By Richard Menta 8/28/05
The verdict is in and the courts in Australia have ruled against KaZaa.
The Sydney court ruled that use of the file sharing application constituted a breech of artist's copyright. It did not order the service shut down, but it did order that Sharman Networks, the owner of KaZaa, modify its software to stop further infringement.
KaZaa claimed during the trial that it had no control of users actions on the service and therefore were not responsible for the content transmitted. The company stated that use of their application was no different than the use of an audio tape recorder or VCR.
The court did not accept this argument. Said Federal Court Judge Murray Wilcox "The respondents authorized users to infringe the applicants copyright in their sound recordings," Wilcox further added that KaZaa's activities "would be to encourage visitors to think it 'cool' to defy the record companies by ignoring copyright constraints". These statement imply that Wilcox took into consideration the recent US Supreme Court ruling that stated P2P services are liable if Active Encouragement is evident.

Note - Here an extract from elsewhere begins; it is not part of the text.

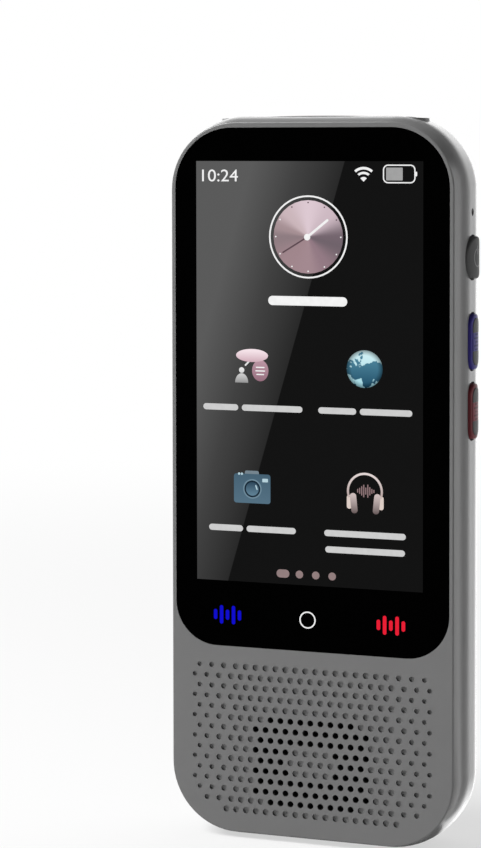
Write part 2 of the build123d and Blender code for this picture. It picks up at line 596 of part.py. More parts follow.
# ---------------------------------------------------------------- speaker and port
def speaker_pieces():
    mesh_back = Y_INSIDE + 0.15
    gasket_back = mesh_back + 0.5
    frame_back = gasket_back + 3.4
    cone_front = gasket_back + 0.7

    def pad(inset):
        return RectangleRounded(SPEAKER_WIDTH - 2 * inset, SPEAKER_HEIGHT - 2 * inset, 4.5 - inset)

    keep("grille_mesh", slab(pad(0.0), Y_INSIDE, mesh_back, 0, Z_GRILLE))
    keep("speaker_gasket", slab(pad(0.0) - pad(1.2), mesh_back, gasket_back, 0, Z_GRILLE))
    basket = slab(pad(0.0), gasket_back, frame_back, 0, Z_GRILLE)
    basket -= slab(pad(1.0), gasket_back - 1, cone_front, 0, Z_GRILLE)
    basket -= slab(pad(2.2), gasket_back - 1, frame_back - 1.0, 0, Z_GRILLE)
    basket -= disc(6.0, gasket_back, frame_back + 1, 0, Z_GRILLE)
    keep("speaker_frame", basket)

    diaphragm = slab(pad(1.1), cone_front - 0.2, cone_front, 0, Z_GRILLE)
    dome_radius = 9.0
    ball = Pos(0, cone_front + dome_radius - 0.9, Z_GRILLE) * Sphere(dome_radius)
    cap = ball & disc(5.0, gasket_back - 1, cone_front - 0.1, 0, Z_GRILLE)
    coil = disc(3.6, cone_front - 0.1, cone_front + 0.8, 0, Z_GRILLE)
    coil -= disc(3.3, cone_front, cone_front + 1, 0, Z_GRILLE)
    keep("speaker_cone", diaphragm + cap + coil)
    magnet = disc(6.0, frame_back - 1.4, frame_back + 0.3, 0, Z_GRILLE)
    keep("speaker_magnet", magnet)
    contact_z = (Z_GRILLE - 4.0, Z_GRILLE - 2.0)
    contacts = [block(x, x + 1.0, frame_back, Y_LOWER_BOARD, *contact_z) for x in (7.8, 10.2)]
    keep("speaker_contacts", *contacts)


def port_pieces():
    bottom, top, wall = 0.5, 7.9, 0.35
    shell = column(RectangleRounded(USB_WIDTH, USB_THICKNESS, 1.5), bottom, top, Y_FOOT)
    inside = RectangleRounded(USB_WIDTH - 2 * wall, USB_THICKNESS - 2 * wall, 1.15)
    shell -= column(inside, bottom - 1, top - 0.8, Y_FOOT)
    keep("usb_c_shell", shell)
    tongue = column(Rectangle(6.6, 0.7), bottom + 0.7, top - 0.8, Y_FOOT)
    keep("usb_c_tongue", tongue)


shell_pieces()
display_pieces()
frame_pieces()
battery_pieces()
board_pieces()
key_pieces()
camera_pieces()
speaker_pieces()
port_pieces()

os.makedirs("parts", exist_ok=True)
for name, shape in made.items():
    export_step(shape, f"parts/{name}.step")
print(len(made), "pieces written")
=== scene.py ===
# %% [markdown]
# # A handheld translator
#
# This lesson dresses the solid parts of a pocket translator: a grey shell with a glass front, a
# drilled speaker panel, three coloured keys on the right side and a camera in the back. The solids
# come in as a fixed frame. Each later cell makes one finish or one small piece and says why it is
# made that way. Lengths are in metres, so a millimetre is written as `MM`.

import json
import math

import bmesh
import bpy
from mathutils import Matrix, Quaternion, Vector

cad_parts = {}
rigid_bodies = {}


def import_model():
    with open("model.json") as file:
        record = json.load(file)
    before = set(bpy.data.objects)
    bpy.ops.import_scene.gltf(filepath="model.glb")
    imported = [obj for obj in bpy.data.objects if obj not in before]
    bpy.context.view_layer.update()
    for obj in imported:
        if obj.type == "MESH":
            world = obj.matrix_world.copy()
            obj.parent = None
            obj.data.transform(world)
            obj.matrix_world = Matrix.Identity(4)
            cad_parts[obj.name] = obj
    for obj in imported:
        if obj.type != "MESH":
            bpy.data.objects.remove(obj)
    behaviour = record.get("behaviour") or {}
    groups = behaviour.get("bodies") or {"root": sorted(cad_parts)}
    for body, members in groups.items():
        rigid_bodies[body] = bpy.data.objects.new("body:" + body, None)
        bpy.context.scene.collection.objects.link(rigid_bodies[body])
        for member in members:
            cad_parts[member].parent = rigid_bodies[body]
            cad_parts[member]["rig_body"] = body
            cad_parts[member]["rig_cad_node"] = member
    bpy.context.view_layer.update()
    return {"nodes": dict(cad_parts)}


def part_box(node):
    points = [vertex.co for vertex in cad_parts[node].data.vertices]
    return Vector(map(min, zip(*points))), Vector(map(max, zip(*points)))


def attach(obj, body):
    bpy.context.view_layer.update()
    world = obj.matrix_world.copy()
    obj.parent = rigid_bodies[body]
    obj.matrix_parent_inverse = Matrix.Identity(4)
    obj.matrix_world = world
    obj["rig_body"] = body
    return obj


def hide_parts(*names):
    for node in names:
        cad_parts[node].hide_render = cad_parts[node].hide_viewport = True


MM = 0.001
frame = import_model()
nodes = frame["nodes"]

# %% [markdown]
# ## Places that everything else is measured from
#
# The screen's picture is centred a little left of the middle and high up on the glass. Every mark on
# the glass is placed from that centre, to the right and upwards, as a designer of the screen would
# do it. The other places are read from the solids, so that nothing has to be fitted by eye.

# %% Places read from the solids
glass_low, glass_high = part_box("cover_glass")
GLASS_FRONT = glass_low.y
PICTURE_CENTRE = Vector((-0.4 * MM, GLASS_FRONT, 86.67 * MM))
PICTURE_WIDTH = 43.6 * MM
PICTURE_HEIGHT = 77.5 * MM
INK = 0.012 * MM

lens_low, lens_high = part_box("camera_lens")
LENS_CENTRE = (lens_low + lens_high) / 2
print("glass front at y", round(GLASS_FRONT / MM, 3), "mm")
print("lens at", [round(v / MM, 2) for v in LENS_CENTRE], "mm")

# %% [markdown]
# ## Camera
#
# A portrait lens from about half a metre away keeps the long device from looking stretched. The
# camera stands a little above the screen's middle and to the right, so the front and the keyed side
# both show. A lens shift keeps the upright edges upright, as a product photographer does it.

# %% Camera
TURN = math.radians(20.666)
DIP = math.radians(2.475)
ROLL = math.radians(-0.099)
FOCAL_LENGTH = 110.23
SHIFT_DOWN = -0.2
camera_place = Vector((154.49, -452.86, 128.88)) * MM
looking = Vector((-math.sin(TURN) * math.cos(DIP), math.cos(TURN) * math.cos(DIP), -math.sin(DIP)))
aim = looking.to_track_quat("-Z", "Y") @ Quaternion((0, 0, 1), ROLL)

bpy.ops.object.camera_add(location=camera_place, rotation=aim.to_euler())
camera = bpy.context.object
camera.name = "portrait_camera"
camera.data.lens = FOCAL_LENGTH
camera.data.shift_y = SHIFT_DOWN
camera.data.dof.use_dof = False
camera.data.clip_start = 1 * MM
bpy.context.scene.camera = camera
print("camera distance:", round((PICTURE_CENTRE - camera_place).length, 3), "m")

# %% [markdown]
# ## Light
#
# A large lamp high on the front left gives the front its tone. The rest of the light is the room's:
# white behind the object, as a studio's backdrop is, and dim behind the camera, where a photographer
# hangs black cloth so that the glass mirrors nothing.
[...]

Wilcox in his decision also ordered Sharman to pay 90% of the record company's legal costs, an added blow to the company.

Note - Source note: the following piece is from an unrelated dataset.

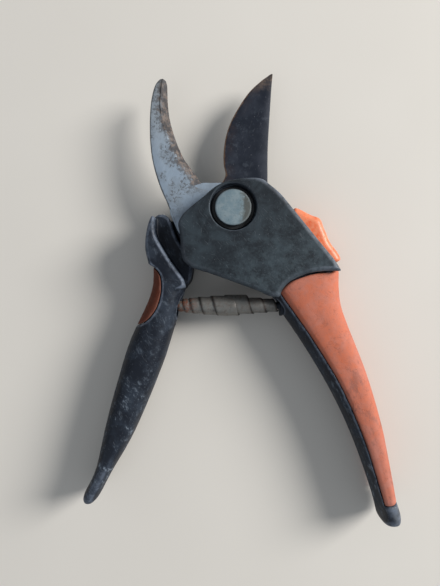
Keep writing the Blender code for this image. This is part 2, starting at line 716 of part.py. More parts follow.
def make_moving_frame(stations, pivot):
    """Web under the blade, raised head round the hub, and the handle, in one moulding."""
    frame = loft("moving_frame", [full_section(s) for s in stations], BLACK, pivot)
    outer = ((-32.4, -27.0), (-33.8, -20.6), (-34.8, -16.0), (-34.6, -11.2), (-33.7, -6.4), (-32.4, -3.2),
             (-30.6, -1.6), (-28.2, -1.5))
    flange = outline_of(
        outer,
        ((-28.2, -1.5), (-26.4, -2.6), (-25.5, -4.6)),
        arc((0, 0), FLANGE_R, 193, 226, 6),
        ((-17.8, -18.4), (-16.6, -22.0), (-16.8, -26.0), (-18.0, -29.6), (-22.0, -33.0)),
        ((-22.0, -33.0), (-32.4, -27.0)),
        steps=2,
    )
    rim = outline_of(
        outer[:6],
        ((-32.4, -3.2), (-31.4, -3.8), (-31.6, -7.6), (-31.0, -11.2), (-29.2, -14.6), (-26.2, -19.6),
         (-22.7, -24.6), (-19.9, -28.6), (-19.3, -31.4)),
        ((-19.3, -31.4), (-26.0, -33.0), (-32.4, -27.0)),
        steps=2,
    )
    half = MOVING_H / 2
    low, high = HANDLE_AXIS_Z - half, HANDLE_AXIS_Z + half
    rim_levels = (
        (low + 0.2, 1.8), (low + 1.4, 0.5), (low + 2.6, 0),
        (high - 1.4, 0), (high - 0.7, 0.3), (high - 0.2, 0.9),
    )
    lobe = (
        [(-27.0, -5.0)]
        + arc((0, 0), FLANGE_R + 2.0, 193, 226, 6)
        + [(-16.6, -21.0), (-6.0, -15.0), (9.0, -8.5), (10.0, 5.0), (-5.0, 11.5), (-15.0, 6.0)]
    )
    join(
        frame,
        plate("head_flange", flange, WEB_BASE, FLANGE_TOP, chamfer=0.6, parent=pivot),
        stacked("head_rim", inset(rim, -0.3), rim_levels, parent=pivot),
        plate("web_lobe", lobe, WEB_BASE, WEB_TOP, parent=pivot),
        disc("web_disc", WEB_R, WEB_BASE, WEB_TOP, parent=pivot),
    )
    cut(
        frame,
        turned(
            "stepped_bore",
            (
                (0, WEB_BASE - 1), (NUT_POCKET_R, WEB_BASE - 1), (NUT_POCKET_R, NUT_POCKET_TOP),
                (BORE_R, NUT_POCKET_TOP), (BORE_R, WEB_TOP + 1), (0, WEB_TOP + 1),
            ),
        ),
        spring_pocket(SPRING_LEFT - SEAT_T - 2 * GAP, -8.0),
    )
    for at in BLADE_RIVETS:
        cut(frame, rivet_shape("rivet_bore", WEB_BASE, BLADE_Z + BLADE_T, at, grow=RUN))
    return frame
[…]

Wilcox dismissed the record industry allegations that KaZaa and its managers committed copyright infringement themselves, rather the service aided and abetted the infringment by others. The justice then said that KaZaa can remain operational if it met one of two conditions. These conditions are that the service either run a white list where only specific identified content is allowed to to be traded or that KaZaa creates a blacklist (using "non-optional key-word filter technology" said the justice) that blocks copyright content from successfully navigating across the service.
Judge Wilcox then put the onus on KaZaa to put maximum pressure on existing users to upgrade to the newest version of the application that support these scrubbing technologies.
Another hearing will determine the damages Sharman must pay to the record industry. Sharman has said it will appeal the ruling.